Photo credit:
Robert Dugent, 07/1974
|
Ballestone Mansion
Inventory No.:
BA-262
Other Name(s):
Cedar Point Mansion
Date Listed:
6/18/1975
Location:
Rocky Golf Creek Road, Essex, Baltimore County
Category:
Building
Period/Date of Construction:
c. 1800; 1870s-1880s
|
Description:
The Ballestone Mansion, located on Cedar Point between Back and Middle Rivers in Essex, is presently a part of the Rocky Point Park and is owned by Baltimore County. The house, built during the late 18th or early 19th century, has been enlarged twice. The original portion was of two floors each measuring 20.2’ by 17.5’ or approximately 350 square feet per floor. A major addition of one floor was built adjacent to the northwestern gabled end.
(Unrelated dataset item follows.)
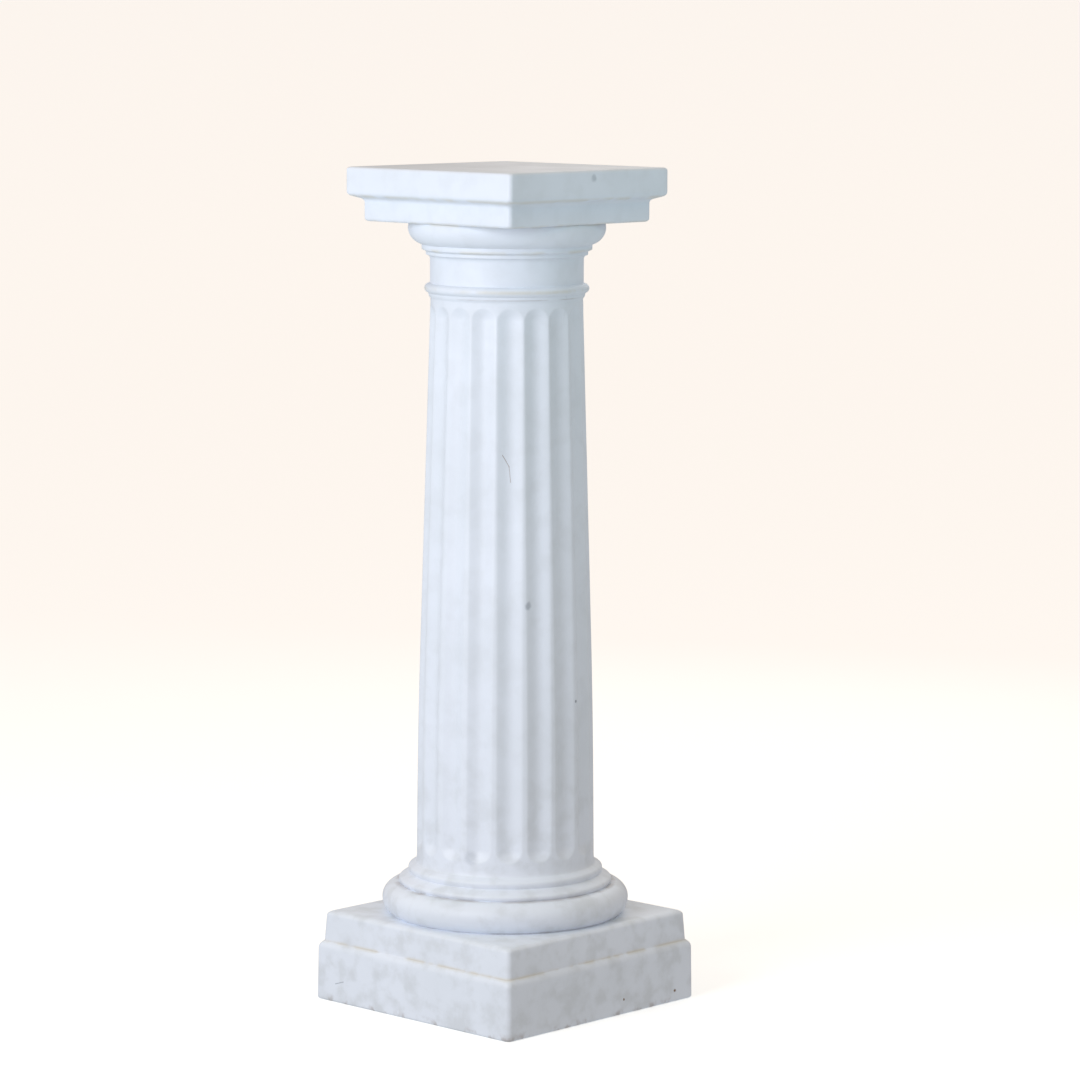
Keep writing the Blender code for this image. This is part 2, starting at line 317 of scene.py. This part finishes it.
def abacus_outline():
    """Half side and height of the abacus, from its underside to the flat of its top face."""
    foot_centre = (TIER_HALF - ABACUS_FOOT_ROUND, ABACUS_FOOT_Z + ABACUS_FOOT_ROUND)
    outline = [(foot_centre[0] - 0.001, ABACUS_FOOT_Z)]
    outline += arc(foot_centre, ABACUS_FOOT_ROUND, ABACUS_FOOT_ROUND, -90, 0)
    cove_centre = (TIER_HALF + COVE_RADIUS, COVE_FOOT_Z)
    outline += arc(cove_centre, COVE_RADIUS, COVE_RADIUS, 180, 180 - UNDERCUT_ANGLE)
    nose_centre = (SLAB_HALF - NOSE_RADIUS, NOSE_TOP_Z)
    outline += arc(nose_centre, NOSE_RADIUS, NOSE_RADIUS, -UNDERCUT_ANGLE, 0)
    top_centre = (SLAB_HALF - SLAB_TOP_ROUND, HEIGHT - SLAB_TOP_ROUND)
    outline += arc(top_centre, SLAB_TOP_ROUND, SLAB_TOP_ROUND, 0, 90)
    outline.append((top_centre[0] - FLAT_MARGIN, HEIGHT))
    return outline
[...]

Being 20.6’ by 24.6’, this increased the first floor by 506 square feet. The total floor area was increased by about 1,362 square feet circa 1870-80 by the placement of a second story above the addition. The original three-bay portion of the house, and all of its additions, are brick except for a concrete block shed attached to the rear of the oldest part. The brickwork is of no distinct type on any elevation. The original roof had a pitch of greater than 45 degrees. The original rafters were lapped at the ridge and pinned together with pegs. Collars held them with a dovetail joint. When the second floor and 2-story porch were added circa 1870-80, the roof pitch toward the front was diminished significantly to form a roof for the porch. The cornice of the new full-length porch has an ogee cove molding, saw-tooth dentils, and squared brackets. Three dormers were also added in the Victorian expansion. The front entrance of the house is in the third bay from the left, including a full width transom light and two raised panels below. When the door was enlarged, an original jack arch was removed and this space covered by a framing member of the second floor porch.
|
Significance:
Ballestone Mansion is one of the few farm-related buildings to have survived in this area of rapid 20th-century development. The house has had a long life full of alterations. Although part of it was built circa 1800, little of this now remains, and the house as it stands today is illustrative of the large farmhouse of the 1870s and 1880s.